Law Review Write On

Ok, it is becoming increasingly clear I am going to have to do the write-on competition in July. The top half of the class gets invited to write on, and I'll definitely land there, just not in the top [miniscule] percent that walks on. Sh*t.

Frequent Citations, LawDawg, and others have described the write on process at their schools -- a closed memo or note and a Bluebooking assignment. They describe a process that takes about a week.

We get a weekend to do the same thing. As in pick up Friday night, drop off Monday morning at something like 7:00 a.m. weekend.


Hmmm... law review as a suicide pact.


Anyway, any others care to share their write-on experience, advice, or share links to blog posts of others who have successfully written on?

6 little fish:

divine angst said...

First, if you have a weekend, so does everyone else. Second, the weekend is ample, especially since it will take place long after exams. We had a week to do ours, but we also had to pick up the packet the day after we all took our last final.

The best way to approach it is to READ the instructions FIRST. A lot of people don't read the instructions and end up writing something other than what the committee is looking for.

Once you've read the instructions, read through the packet once with a wide open mind. Jot down notes as you go along. Then read it again, focusing on those things that seem to cohesively come together to form an idea or a thesis. Keep jotting down notes.

Then you just have to start writing. I wrote pages of material in about a day and a half, then went back and outlined the material I'd written. I discovered my organization was way off, and re-ordered several chunks. Once I'd done that, it actually just came together as a cohesive argument.
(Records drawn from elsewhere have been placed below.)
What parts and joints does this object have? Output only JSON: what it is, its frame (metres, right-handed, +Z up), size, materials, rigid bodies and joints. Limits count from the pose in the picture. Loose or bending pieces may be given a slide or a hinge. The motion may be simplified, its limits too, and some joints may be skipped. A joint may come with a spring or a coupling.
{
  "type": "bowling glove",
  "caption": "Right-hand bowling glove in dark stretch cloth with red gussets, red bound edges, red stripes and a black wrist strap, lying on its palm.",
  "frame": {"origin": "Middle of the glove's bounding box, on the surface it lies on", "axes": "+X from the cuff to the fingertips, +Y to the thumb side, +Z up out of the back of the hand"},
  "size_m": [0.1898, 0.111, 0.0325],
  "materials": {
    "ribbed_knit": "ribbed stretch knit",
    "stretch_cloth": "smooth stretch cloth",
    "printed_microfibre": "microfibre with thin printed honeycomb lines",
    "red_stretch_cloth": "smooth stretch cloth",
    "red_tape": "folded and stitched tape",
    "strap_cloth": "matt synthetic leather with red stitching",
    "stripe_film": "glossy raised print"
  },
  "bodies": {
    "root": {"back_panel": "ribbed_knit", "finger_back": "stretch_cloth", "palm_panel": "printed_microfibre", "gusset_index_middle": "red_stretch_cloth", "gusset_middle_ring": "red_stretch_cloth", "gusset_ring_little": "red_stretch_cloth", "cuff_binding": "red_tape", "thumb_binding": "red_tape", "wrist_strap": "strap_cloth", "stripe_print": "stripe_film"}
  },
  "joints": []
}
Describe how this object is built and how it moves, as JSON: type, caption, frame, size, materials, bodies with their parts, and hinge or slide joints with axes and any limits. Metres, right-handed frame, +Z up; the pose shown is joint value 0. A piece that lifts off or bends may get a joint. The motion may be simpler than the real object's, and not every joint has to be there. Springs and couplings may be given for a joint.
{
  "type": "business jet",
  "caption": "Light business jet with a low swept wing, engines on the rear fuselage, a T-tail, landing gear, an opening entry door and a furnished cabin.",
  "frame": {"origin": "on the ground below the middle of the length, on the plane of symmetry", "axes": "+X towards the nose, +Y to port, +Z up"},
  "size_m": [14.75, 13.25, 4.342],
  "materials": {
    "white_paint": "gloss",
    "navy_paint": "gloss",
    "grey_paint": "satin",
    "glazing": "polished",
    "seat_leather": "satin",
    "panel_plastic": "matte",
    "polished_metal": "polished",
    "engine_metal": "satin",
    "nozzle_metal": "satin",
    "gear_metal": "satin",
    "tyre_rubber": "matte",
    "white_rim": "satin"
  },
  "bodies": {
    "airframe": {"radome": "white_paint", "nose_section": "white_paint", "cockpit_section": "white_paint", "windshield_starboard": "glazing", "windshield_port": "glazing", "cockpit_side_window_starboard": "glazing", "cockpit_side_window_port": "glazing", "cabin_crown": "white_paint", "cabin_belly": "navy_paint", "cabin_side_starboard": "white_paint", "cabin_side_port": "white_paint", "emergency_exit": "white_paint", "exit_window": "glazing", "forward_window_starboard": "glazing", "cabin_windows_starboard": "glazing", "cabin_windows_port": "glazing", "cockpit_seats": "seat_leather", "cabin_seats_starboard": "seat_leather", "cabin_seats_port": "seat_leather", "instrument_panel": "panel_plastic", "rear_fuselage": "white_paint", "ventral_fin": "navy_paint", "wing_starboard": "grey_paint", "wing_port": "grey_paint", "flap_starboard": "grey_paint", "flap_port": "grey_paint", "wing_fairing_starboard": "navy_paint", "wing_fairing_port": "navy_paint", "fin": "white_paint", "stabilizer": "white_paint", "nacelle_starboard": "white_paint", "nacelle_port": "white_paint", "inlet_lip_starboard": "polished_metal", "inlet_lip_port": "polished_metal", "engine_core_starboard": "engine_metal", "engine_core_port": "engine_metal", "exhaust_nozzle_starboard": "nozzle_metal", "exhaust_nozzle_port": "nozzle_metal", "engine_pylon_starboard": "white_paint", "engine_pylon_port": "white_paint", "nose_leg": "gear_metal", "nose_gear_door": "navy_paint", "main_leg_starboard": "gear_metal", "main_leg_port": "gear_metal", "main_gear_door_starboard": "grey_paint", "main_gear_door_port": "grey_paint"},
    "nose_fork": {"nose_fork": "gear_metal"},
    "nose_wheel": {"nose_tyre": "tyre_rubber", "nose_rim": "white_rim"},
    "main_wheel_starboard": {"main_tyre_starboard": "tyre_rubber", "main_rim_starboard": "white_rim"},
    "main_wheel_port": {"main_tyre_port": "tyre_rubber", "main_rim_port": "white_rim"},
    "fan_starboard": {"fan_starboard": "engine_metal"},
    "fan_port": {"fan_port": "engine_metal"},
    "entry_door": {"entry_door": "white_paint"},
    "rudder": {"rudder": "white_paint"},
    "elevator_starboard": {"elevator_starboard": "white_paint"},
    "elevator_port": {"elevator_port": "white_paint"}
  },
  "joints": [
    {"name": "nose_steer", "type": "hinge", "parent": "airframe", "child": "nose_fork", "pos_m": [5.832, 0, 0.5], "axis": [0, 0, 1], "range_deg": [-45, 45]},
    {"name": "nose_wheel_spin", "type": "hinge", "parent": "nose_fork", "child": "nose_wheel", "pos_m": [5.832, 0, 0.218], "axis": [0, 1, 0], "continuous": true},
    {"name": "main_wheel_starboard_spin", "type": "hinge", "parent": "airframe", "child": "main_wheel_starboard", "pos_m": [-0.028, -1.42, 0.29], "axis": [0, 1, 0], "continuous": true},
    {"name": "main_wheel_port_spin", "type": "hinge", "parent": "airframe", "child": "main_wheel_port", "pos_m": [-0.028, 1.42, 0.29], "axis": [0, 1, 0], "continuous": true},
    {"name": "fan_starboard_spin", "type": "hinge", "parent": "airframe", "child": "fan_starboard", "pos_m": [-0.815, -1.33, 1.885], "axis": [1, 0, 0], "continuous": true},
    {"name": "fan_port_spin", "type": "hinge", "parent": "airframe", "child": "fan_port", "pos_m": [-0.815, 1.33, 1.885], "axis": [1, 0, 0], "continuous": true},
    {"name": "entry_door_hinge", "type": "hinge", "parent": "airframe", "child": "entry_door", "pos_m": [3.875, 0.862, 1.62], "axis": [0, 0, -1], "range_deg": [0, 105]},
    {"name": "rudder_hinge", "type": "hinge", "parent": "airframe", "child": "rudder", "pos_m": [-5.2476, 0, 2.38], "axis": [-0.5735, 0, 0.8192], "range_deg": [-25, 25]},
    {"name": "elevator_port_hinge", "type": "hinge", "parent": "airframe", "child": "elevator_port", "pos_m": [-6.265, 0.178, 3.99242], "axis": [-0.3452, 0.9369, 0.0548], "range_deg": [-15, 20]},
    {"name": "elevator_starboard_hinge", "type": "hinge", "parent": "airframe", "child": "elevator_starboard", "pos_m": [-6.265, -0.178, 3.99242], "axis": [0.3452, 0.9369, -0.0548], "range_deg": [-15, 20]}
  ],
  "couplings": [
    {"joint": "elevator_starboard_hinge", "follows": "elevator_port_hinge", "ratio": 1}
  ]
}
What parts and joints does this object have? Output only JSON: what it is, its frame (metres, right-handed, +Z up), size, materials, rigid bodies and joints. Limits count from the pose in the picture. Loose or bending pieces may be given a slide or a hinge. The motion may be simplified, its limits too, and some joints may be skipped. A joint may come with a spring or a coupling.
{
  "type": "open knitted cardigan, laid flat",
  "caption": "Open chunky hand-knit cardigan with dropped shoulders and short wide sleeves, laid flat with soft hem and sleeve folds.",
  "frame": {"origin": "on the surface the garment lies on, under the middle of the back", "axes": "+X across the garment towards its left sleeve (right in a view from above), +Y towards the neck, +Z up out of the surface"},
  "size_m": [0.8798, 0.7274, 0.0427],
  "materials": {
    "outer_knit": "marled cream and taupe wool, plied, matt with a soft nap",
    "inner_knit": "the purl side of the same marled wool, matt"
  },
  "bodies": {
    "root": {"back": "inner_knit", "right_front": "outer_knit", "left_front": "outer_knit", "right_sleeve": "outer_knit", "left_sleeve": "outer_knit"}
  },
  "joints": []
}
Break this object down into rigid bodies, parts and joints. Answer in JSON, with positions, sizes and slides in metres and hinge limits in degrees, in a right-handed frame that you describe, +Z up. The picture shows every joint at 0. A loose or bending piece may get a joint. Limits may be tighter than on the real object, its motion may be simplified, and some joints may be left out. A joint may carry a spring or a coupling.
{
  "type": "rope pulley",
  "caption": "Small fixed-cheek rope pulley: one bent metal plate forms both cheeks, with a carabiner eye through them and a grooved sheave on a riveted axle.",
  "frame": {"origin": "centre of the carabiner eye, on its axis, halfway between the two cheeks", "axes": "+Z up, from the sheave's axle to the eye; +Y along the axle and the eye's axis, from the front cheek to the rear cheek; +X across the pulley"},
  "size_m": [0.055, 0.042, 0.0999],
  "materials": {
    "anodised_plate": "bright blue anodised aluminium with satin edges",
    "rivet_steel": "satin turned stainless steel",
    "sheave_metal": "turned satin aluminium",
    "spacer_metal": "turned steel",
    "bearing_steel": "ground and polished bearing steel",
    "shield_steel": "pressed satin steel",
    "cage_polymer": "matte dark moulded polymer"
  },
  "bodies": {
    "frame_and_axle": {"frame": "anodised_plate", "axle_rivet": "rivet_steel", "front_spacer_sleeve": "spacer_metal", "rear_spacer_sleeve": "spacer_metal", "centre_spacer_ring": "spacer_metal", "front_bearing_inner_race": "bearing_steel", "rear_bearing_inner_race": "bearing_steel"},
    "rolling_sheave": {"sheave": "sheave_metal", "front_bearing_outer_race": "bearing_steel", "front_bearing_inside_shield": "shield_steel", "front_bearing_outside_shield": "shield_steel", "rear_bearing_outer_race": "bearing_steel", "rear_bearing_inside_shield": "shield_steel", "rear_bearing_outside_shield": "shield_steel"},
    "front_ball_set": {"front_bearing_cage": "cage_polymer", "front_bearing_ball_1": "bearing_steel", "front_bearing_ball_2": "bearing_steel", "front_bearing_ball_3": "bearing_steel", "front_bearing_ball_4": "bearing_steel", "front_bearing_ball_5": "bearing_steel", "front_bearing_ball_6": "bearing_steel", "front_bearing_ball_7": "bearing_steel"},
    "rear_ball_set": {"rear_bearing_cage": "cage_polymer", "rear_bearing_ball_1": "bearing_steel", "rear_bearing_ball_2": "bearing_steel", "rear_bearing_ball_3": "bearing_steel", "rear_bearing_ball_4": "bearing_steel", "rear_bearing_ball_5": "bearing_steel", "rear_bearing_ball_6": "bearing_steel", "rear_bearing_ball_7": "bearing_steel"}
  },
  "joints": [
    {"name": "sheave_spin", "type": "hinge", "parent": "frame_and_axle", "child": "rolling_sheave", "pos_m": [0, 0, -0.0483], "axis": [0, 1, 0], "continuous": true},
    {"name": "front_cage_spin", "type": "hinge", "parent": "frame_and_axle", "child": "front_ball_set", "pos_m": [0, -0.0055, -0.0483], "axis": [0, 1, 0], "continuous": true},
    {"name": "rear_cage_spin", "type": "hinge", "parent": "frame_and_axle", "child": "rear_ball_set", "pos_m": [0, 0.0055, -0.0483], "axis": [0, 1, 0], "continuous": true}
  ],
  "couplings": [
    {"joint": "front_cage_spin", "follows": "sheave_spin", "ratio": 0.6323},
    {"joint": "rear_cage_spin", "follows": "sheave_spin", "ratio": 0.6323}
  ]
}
Don't be too ambitious. If there's an obvious idea, jump on it--and then write the shit out of it. Usually in these things, there are a few solid ideas that are going to be apparent to every close reader. USE ONE OF THEM. If you pick the idea that you know you can write and that's easily supported in the materials, you can focus on making your writing pristine rather than on trying to make an argument that's barely there.

It'll be a sucky weekend, but you have time to prepare for it. Bone up on your Bluebook, get some rest before it starts, and jump in!

Useless Dicta said...

Ugh...I'm in the middle of my write-on right now. My school doesn't allow anyone to grade on so everyone has to do the competition.

We got 2 weeks to do a Bluebooking excercise (correcting 20 citations) and edit a short paragraph for grammer/citation errors and then also write a 20 page Case Comment. The comment portion is closed research meaning that we can only use what they gave us as secondary sources and any case that the case we were assigned happended to cite but nothing else.

Even though I had 2 weeks to do it as usual I have procrastinated until the very end and now I find myself with 24 hours to go and I only have 1 page of my comment written so far. I guess I'll find out in a few weeks if I screwed myself over by not spending anymore time on this, but I would have loved this whole thing to only have been assigned for a weekend seeing as how that's all the time I'm putting into mine anyways.

Good luck with your write on!!!

Mackenzie said...

I have a somewhat-lengthy response here: http://www.macknzie.net/blog/2007/06/#a000721

Basically, it says to do it.

E. McPan said...

If you don't want to read all of my response, it also says do it.

Butterflyfish said...

Oh, I plan to do it. Just seeking guidance.

Butterflyfish said...

January 2009: According to Google this post turns up for the search "law review write on"

Advice: buy Volokh's book Academic Legal Writing. Read it. Done. Worked for me.